Feature Descriptor Extraction

In order to match features across the images we need to figure out the local information about each point and see how much it matches in any of the other points in the image we are mapping to. The dimensions suggested in the specs were to use an $40\times40$ patch for each feature point, which then gets downsampled into an $8\times8$ patch. Here are some examples of feature patches that I calculated

Matching Feature Descriptors

To match the feature descriptors I use a distance metric along with Lowe’s thresholding so that I only retain the best matches. This is done by looking at the ratio of each feature descriptor’s best match to the second best match. Certain images worked better with different distance metrics, but I for all of the examples below I used the Euclidean distance.

RANSAC

Still after all of this, we may have some poor matches, thus to ensure we can get the best possible homography we randomly sample a set of matching points and computes the corresponding homograph.
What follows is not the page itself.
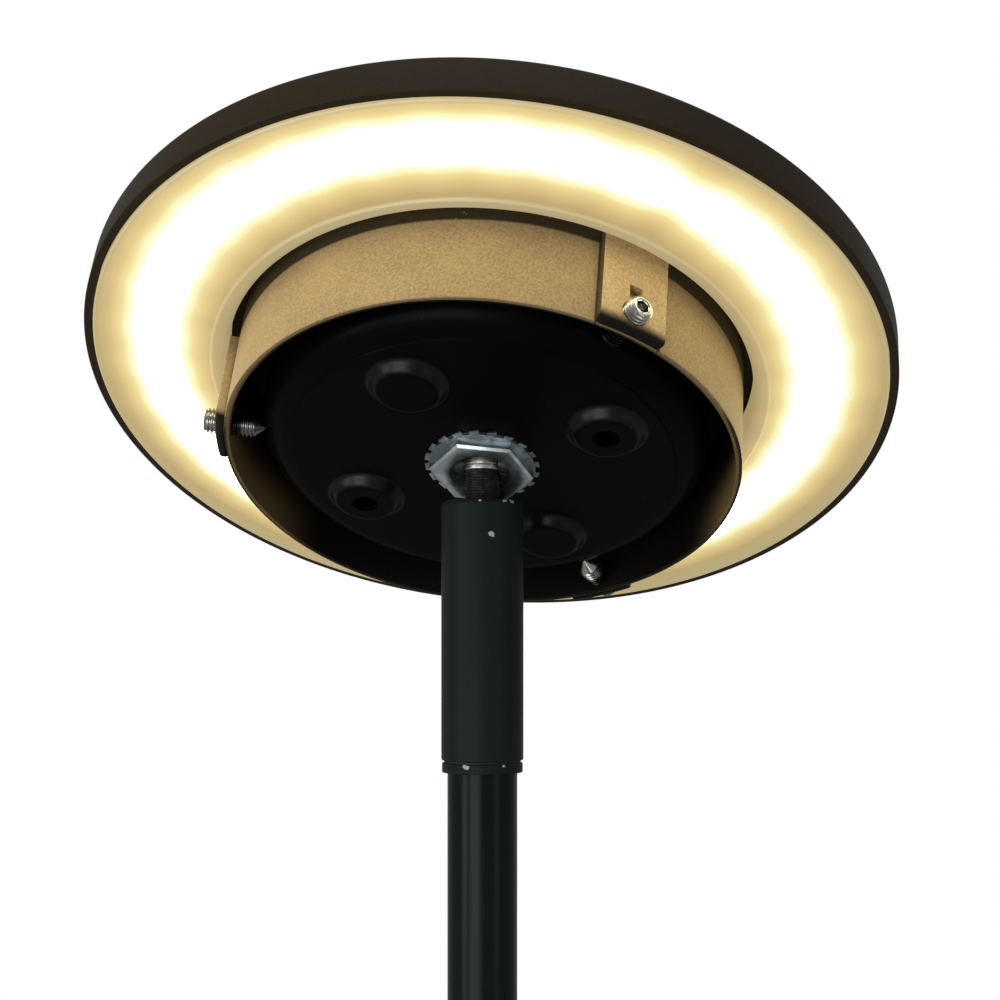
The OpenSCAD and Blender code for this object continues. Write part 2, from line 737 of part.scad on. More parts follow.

By using epsilon thresholding we can figure out how many inliers the corresponding homography produces. After repeating this 2000 times we then choose the one with the highest number of inliers and use this as our best set of points and homography.

Results

With our correspondence points automatically detected, we can now use our previous methods detailed in part A in order to stitch everything together. These were the results

Example 1:

Example 2:

Example 3: note one of the examples from part A

One of the biggest learning points for me was from reading the paper was how to do the adaptive non-maximal suppression (anms) which allows you to select more interesting points by ensuring a better spatial distribution across the image. Both RANSAC and ANMS were pretty cool to learn about! These were the coolest things to learn about in this project!